Mais do que O Nome da Rosa
O presidente do Conselho Pontifício da Cultura considera que o traço mais distintivo do escritor e pensador italiano Umberto Eco, que morreu esta sexta-feira *, aos 84 anos, em Milão, foi a «curiosidade».
Eco era uma pessoa «convicta da complexidade do real e queria sempre olhar para lá das próprias fronteiras», afirmou Gianfranco Ravasi em entrevista publicada este domingo no jornal "Avvenire", diário da Igreja católica em Itália.
Ravasi sublinha que as raízes etimológicas do termo "curiosidade" apontam para o «cuidado, paixão, preocupação com alguma coisa: não é simplesmente andar às voltas da realidade como uma borboleta, mas também procura de envolvimento».
O cardeal recorda que Umberto Eco «tinha uma verdadeira paixão pelos estudos bíblicos, ainda que dissesse que nunca os tinha podido praticar» e sabia-se como não compreendia o motivo por que os alunos das escolas deveriam «saber tudo dos deuses homéricos e quase nada de Moisés, tudo da Divina Comédia e não do Cântico dos Cânticos e doutros textos bíblicos».
«Estando a par da minha prática exegética, estava sempre pronto a dialogar comigo; entre os textos que mais o fascinavam destacava por exemplo o Qohélet [Eclesiastes]», acrescentou.
Além da Bíblia, a amizade entre Ravasi e Eco centrava-se também na «literatura medieval», que recorda o romance "O nome da rosa", a que acrescenta a «paixão» por S. Tomás de Aquino, cuja estética esteve na base da sua formação universitária.
«Recordo a sua emoção quando lhe mostrei um texto autógrafo do santo, escrito com uma grafia quase incompreensível, obscura, nos antípodas da sua lucidez lógica», lembrou Ravasi, que dirigiu uma das mais importantes bibliotecas cristãs do mundo, a Ambrosiana, em Milão.
O amor comum ao livro completava a convergência de interesses entre ambos, relatou o cardeal, lembrando que a Biblioteca Ambrosiana «fascinava tanto» Umberto Eco, que ele a frequentava «quando estava fechada, para poder andar entre as salas em liberdade».
O prelado sublinhou também que a «experiência religiosa juvenil» de Umberto Eco foi «uma matriz que nunca quis esquecer, não obstante o seu espírito profundamente laico; havia nele o desejo de ver como se poderia viver a experiência de fé sem renunciar a toda a curiosidade cultural. Sempre com grande respeito pelos temas teológicos e de espiritualidade».

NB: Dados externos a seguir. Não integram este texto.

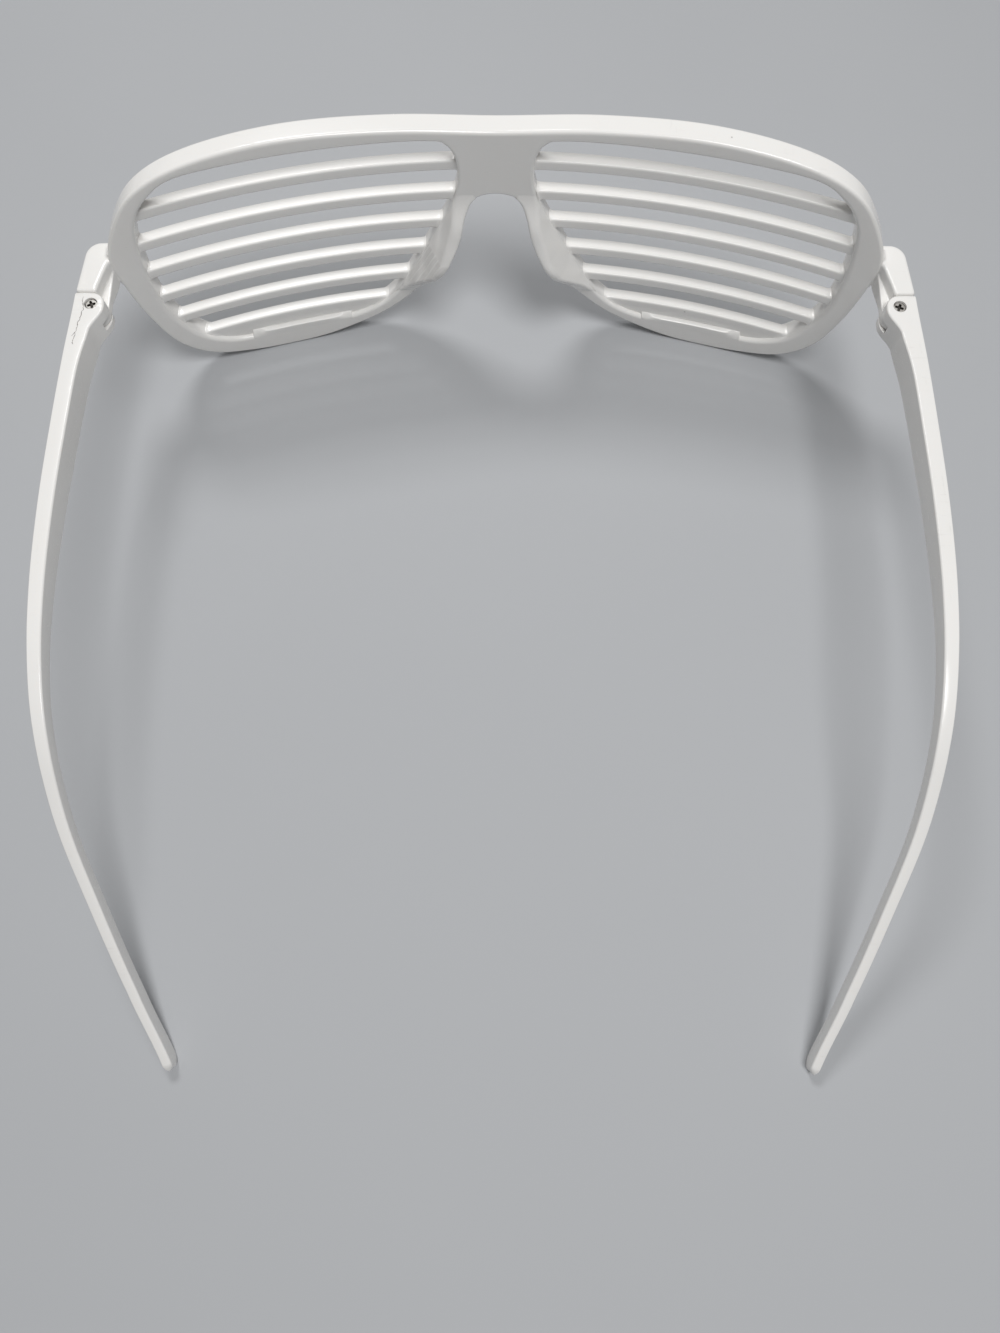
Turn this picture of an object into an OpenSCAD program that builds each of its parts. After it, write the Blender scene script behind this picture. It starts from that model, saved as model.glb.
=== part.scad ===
// Party glasses: white shutter shades with slatted fronts and two folding temples.
// Row frame: +Z up, the wearer looks along -Y, the temples run back along +Y, and
// the wearer's left is +X. The glasses stand on the lower rims and the temple tips.

/* [Front] */
// Width across the outer edges of the two rims
front_w = 139.2; // [130:0.2:146]
// Height of the front, from the lower rims to the top of the brow
front_h = 54.4; // [50:0.2:59]
// Depth of the rims and the brow, from front to back
front_t = 4.2; // [3.8:0.1:5]
// Radius of the front's wrap, seen from above
wrap_r = 178; // [165:1:220]

/* [Slats] */
// Height of one slat's back face
slat_h = 2.3; // [1.8:0.1:2.6]
// Depth of one slat, from front to back
slat_depth = 2.4; // [1.8:0.1:2.6]
// How far the slats' back faces lie in front of the rim's back face
slat_recess = 1; // [0.6:0.1:1.2]

/* [Nose pads] */
// How far the moulded pads stand out behind the rim
pad_depth = 5.6; // [4:0.2:7]

/* [Hinges] */
// Height of the end pieces and of the temples where they meet
hinge_h = 5.9; // [5.6:0.1:6.4]
// Height of the hinge's top above the lower rims
hinge_top = 37.4; // [36:0.2:38.4]
// Thickness of the temple's upper ear, which holds the screw's head
ear_t = 2.4; // [2.2:0.1:2.5]
// Thickness of the temple's lower ear
low_ear_t = 1.6; // [1.4:0.1:1.7]
// Radius of the rounded ears about the screw
knuckle_r = 2.3; // [2.1:0.1:2.4]
// Screw shank radius
shank_r = 0.7; // [0.5:0.05:0.8]
// Screw head radius
head_r = 1.15; // [1:0.05:1.3]

/* [Temples] */
// Depth from the front of the bridge to the temple tips
overall_depth = 156.8; // [146:0.2:166]
// Angle that the rear of each temple drops by
drop_angle = 30; // [25:1:34]
// Radius of the downward bend on the temple's top edge
bend_r = 50; // [35:5:70]
// Height of the temple tip, square to its slope
tip_h = 4.4; // [4:0.1:4.8]
// Thickness of a temple at the middle of its length
temple_t = 2.7; // [2.4:0.1:3.2]

/* [Hidden] */

plastic = "white";
steel = "silver";
// Facets of the large wrap cylinders, of small round parts and of each outline stretch
wrap_fn = 360;
round_fn = 48;
curve_steps = 5;
// Length added to a cutting shape so that it runs past the face it cuts
over = 1;
// Reach of the blanks that are cut to the wrap, behind the bridge
blank_y = 30;
half_w = front_w / 2;

// Outer outline of one half of the front, from the top of the brow over the outer
// side and the lower rim to the nose cut-out, as shares of half width and height
OUTLINE = [[0, 0.965], [0.26, 0.985], [0.53, 1], [0.75, 0.98], [0.876, 0.925],
    [0.948, 0.826], [0.996, 0.69], [0.993, 0.542], [0.975, 0.358], [0.937, 0.184],
    [0.862, 0.066], [0.754, 0.015], [0.632, 0], [0.51, 0.015], [0.374, 0.081],
    [0.28, 0.164], [0.204, 0.276], [0.145, 0.417], [0.1, 0.533], [0.08, 0.625],
    [0.052, 0.682], [0, 0.702]];
// Outline of the wearer's left lens opening in the same shares, closed on itself
OPENING = [[0.098, 0.79], [0.102, 0.858], [0.124, 0.914], [0.175, 0.934],
    [0.4, 0.938], [0.645, 0.939], [0.779, 0.934], [0.841, 0.897], [0.888, 0.833],
    [0.916, 0.735], [0.93, 0.57], [0.927, 0.404], [0.904, 0.279], [0.862, 0.175],
    [0.797, 0.112], [0.71, 0.092], [0.58, 0.09], [0.45, 0.103], [0.36, 0.145],
    [0.296, 0.221], [0.241, 0.34], [0.184, 0.478], [0.134, 0.607], [0.105, 0.717]];
// Shares of the height at which the rims meet the brow, outside and at the bridge
outer_joint = 0.846;
nose_joint = 0.735;
// Top of the first slat and the pitch of the slats, as shares of the height
first_slat = 0.836;
slat_pitch = 0.1318;
slats = 6;
// Ends of the crescent gap in the web under the last slat, as shares of the half width,
// how far its straight upper edge lies below the slat, and its height in the middle
gap_from = 0.452;
gap_to = 0.728;
gap_sink = 0.9;
gap_drop = 0.9;
// How far the web's raised part runs on past each end of the gap
gap_rim = 0.7;

// Heights between which the nose pads stand out
pad_top = 0.69 * front_h;
pad_foot = 0.225 * front_h;
// Side view of a nose pad, from its top to its foot, in shares of its depth and height
PAD_SIDE = [[-0.17, 1.02], [0, 1], [0.33, 0.93], [0.48, 0.86], [0.56, 0.77],
    [0.68, 0.66], [0.9, 0.54], [1, 0.46], [0.96, 0.41], [0.86, 0.34], [0.62, 0.26],
    [0.2, 0.11], [0, 0], [-0.17, 0]];
// The pad's side towards the lens: where it starts at the pad's foot, its lean towards
// the bridge, and the draft that thins the pad towards its rear edge
pad_wall = 0.283 * half_w;
pad_lean = 25.4;
pad_draft = 27;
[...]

Também no domingo, o jornal do Vaticano, "L'Osservatore Romano", realçou a «grande, inexausta paixão pelo conhecimento» que marcou a «vastíssima e multiforme produção literária» do autor.
Umberto Eco caracterizou-se por um «desejo voraz, incessante, bulímico de conhecer, ler, aprofundar», escreve Silvia Guidi, acrescentando que a fixação em S. Tomás de Aquino continuaria após o doutoramento, ao estudar «com a mesma paixão e o mesmo empenho o significado de "integritas", "consonantia" e "claritas" no pensamento do "Doutor Angélico".
Da atração do autor pelos «florilégios e pastiches mais ou menos mascarados (e mais ou menos assinalados explicitamente nas notas de rodapé) nasce o celebérrimo romance "O nome da rosa", uma centena de textos medievais traduzidos, reelaborados e voltados a juntar em torno a um cativante drama negro que foi um "best seller" traduzido em todo o mundo».
Para a autora, «o grande brilho intelectual» do «inventor da semiótica» tem, todavia, um lado sombrio, quando repetia que «tudo é falsificável», que «os instrumentos da comunicação servem só para mentir e a própria vida é um jogo sem importância», posição «aparentemente descontraída e irónica, mas talvez imbuída pela amargura».
Depois de referir que nem toda a «imensa» bibliografia do professor é assinalada de sucessos, o artigo recorda que a militância católica de Umberto Eco nos anos juvenis se foi desvanecendo com o tempo, e termina com uma citação apropriada para esta hora, em que «a sua vida terrena se concluiu».
«Se um dia chegar ao paraíso e puder encontrar Deus, tenho duas possibilidades. Se é aquele vingativo do Antigo Testamento, volto as costas e vou para o inferno. Se, em vez disso, é aquele do Novo Testamento, então lemos os mesmos livros e falamos a mesma língua. Entender-nos-emos.»